> What you will do: Extract the complete listing and repeat it word for word.

> Material provided:
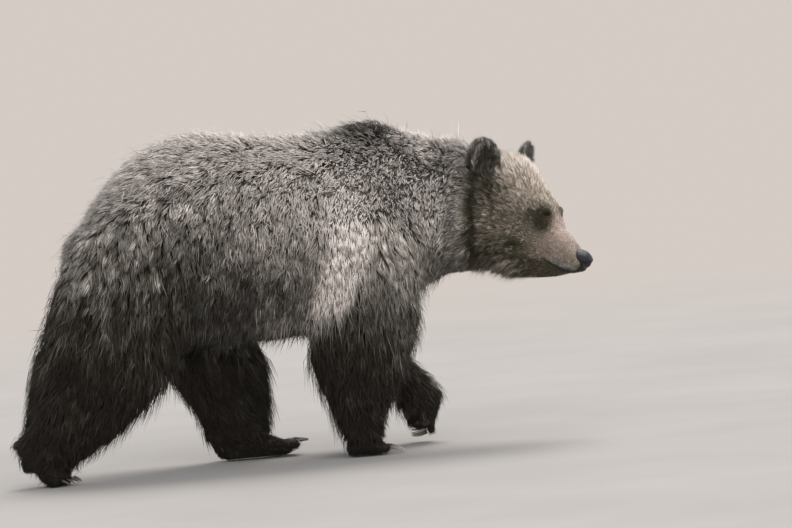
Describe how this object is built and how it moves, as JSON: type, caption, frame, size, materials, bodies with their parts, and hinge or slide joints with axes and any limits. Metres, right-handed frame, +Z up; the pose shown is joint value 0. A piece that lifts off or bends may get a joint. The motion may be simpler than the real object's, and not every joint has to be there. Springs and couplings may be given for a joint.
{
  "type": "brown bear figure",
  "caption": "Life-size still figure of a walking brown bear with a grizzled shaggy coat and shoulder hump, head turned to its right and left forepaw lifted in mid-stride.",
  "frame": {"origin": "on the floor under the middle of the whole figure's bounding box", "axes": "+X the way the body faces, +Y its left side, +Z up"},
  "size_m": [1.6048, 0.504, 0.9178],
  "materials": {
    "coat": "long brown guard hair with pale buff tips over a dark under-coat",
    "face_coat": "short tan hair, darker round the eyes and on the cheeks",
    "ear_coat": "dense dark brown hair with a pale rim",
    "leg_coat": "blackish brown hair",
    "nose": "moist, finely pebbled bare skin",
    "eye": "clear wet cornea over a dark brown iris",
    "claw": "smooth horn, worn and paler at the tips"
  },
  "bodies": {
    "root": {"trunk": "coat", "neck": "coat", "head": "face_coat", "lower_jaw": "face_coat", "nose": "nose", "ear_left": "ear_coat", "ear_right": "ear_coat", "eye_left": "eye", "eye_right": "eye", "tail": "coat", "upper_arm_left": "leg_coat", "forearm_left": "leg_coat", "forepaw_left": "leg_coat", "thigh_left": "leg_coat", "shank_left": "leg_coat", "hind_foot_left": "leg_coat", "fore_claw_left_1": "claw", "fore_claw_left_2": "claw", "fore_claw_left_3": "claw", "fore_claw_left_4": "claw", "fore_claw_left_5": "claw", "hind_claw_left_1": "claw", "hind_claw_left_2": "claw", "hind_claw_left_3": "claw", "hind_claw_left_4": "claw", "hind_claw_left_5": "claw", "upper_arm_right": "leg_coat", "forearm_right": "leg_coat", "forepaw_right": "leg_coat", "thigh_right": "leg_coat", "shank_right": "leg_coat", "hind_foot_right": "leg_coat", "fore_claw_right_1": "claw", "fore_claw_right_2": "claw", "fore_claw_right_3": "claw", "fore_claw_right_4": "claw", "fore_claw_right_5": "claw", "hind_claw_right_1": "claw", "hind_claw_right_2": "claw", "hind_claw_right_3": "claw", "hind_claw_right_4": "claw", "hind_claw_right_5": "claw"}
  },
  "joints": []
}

> Complete answer:
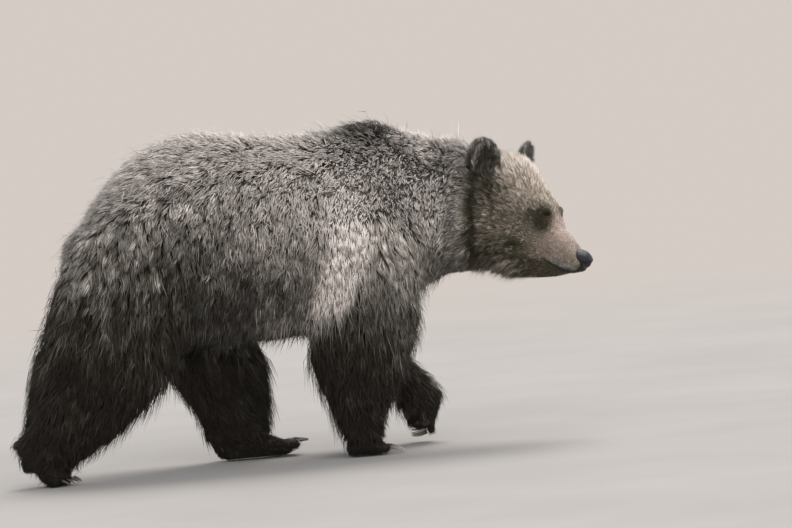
Describe how this object is built and how it moves, as JSON: type, caption, frame, size, materials, bodies with their parts, and hinge or slide joints with axes and any limits. Metres, right-handed frame, +Z up; the pose shown is joint value 0. A piece that lifts off or bends may get a joint. The motion may be simpler than the real object's, and not every joint has to be there. Springs and couplings may be given for a joint.
{
  "type": "brown bear figure",
  "caption": "Life-size still figure of a walking brown bear with a grizzled shaggy coat and shoulder hump, head turned to its right and left forepaw lifted in mid-stride.",
  "frame": {"origin": "on the floor under the middle of the whole figure's bounding box", "axes": "+X the way the body faces, +Y its left side, +Z up"},
  "size_m": [1.6048, 0.504, 0.9178],
  "materials": {
    "coat": "long brown guard hair with pale buff tips over a dark under-coat",
    "face_coat": "short tan hair, darker round the eyes and on the cheeks",
    "ear_coat": "dense dark brown hair with a pale rim",
    "leg_coat": "blackish brown hair",
    "nose": "moist, finely pebbled bare skin",
    "eye": "clear wet cornea over a dark brown iris",
    "claw": "smooth horn, worn and paler at the tips"
  },
  "bodies": {
    "root": {"trunk": "coat", "neck": "coat", "head": "face_coat", "lower_jaw": "face_coat", "nose": "nose", "ear_left": "ear_coat", "ear_right": "ear_coat", "eye_left": "eye", "eye_right": "eye", "tail": "coat", "upper_arm_left": "leg_coat", "forearm_left": "leg_coat", "forepaw_left": "leg_coat", "thigh_left": "leg_coat", "shank_left": "leg_coat", "hind_foot_left": "leg_coat", "fore_claw_left_1": "claw", "fore_claw_left_2": "claw", "fore_claw_left_3": "claw", "fore_claw_left_4": "claw", "fore_claw_left_5": "claw", "hind_claw_left_1": "claw", "hind_claw_left_2": "claw", "hind_claw_left_3": "claw", "hind_claw_left_4": "claw", "hind_claw_left_5": "claw", "upper_arm_right": "leg_coat", "forearm_right": "leg_coat", "forepaw_right": "leg_coat", "thigh_right": "leg_coat", "shank_right": "leg_coat", "hind_foot_right": "leg_coat", "fore_claw_right_1": "claw", "fore_claw_right_2": "claw", "fore_claw_right_3": "claw", "fore_claw_right_4": "claw", "fore_claw_right_5": "claw", "hind_claw_right_1": "claw", "hind_claw_right_2": "claw", "hind_claw_right_3": "claw", "hind_claw_right_4": "claw", "hind_claw_right_5": "claw"}
  },
  "joints": []
}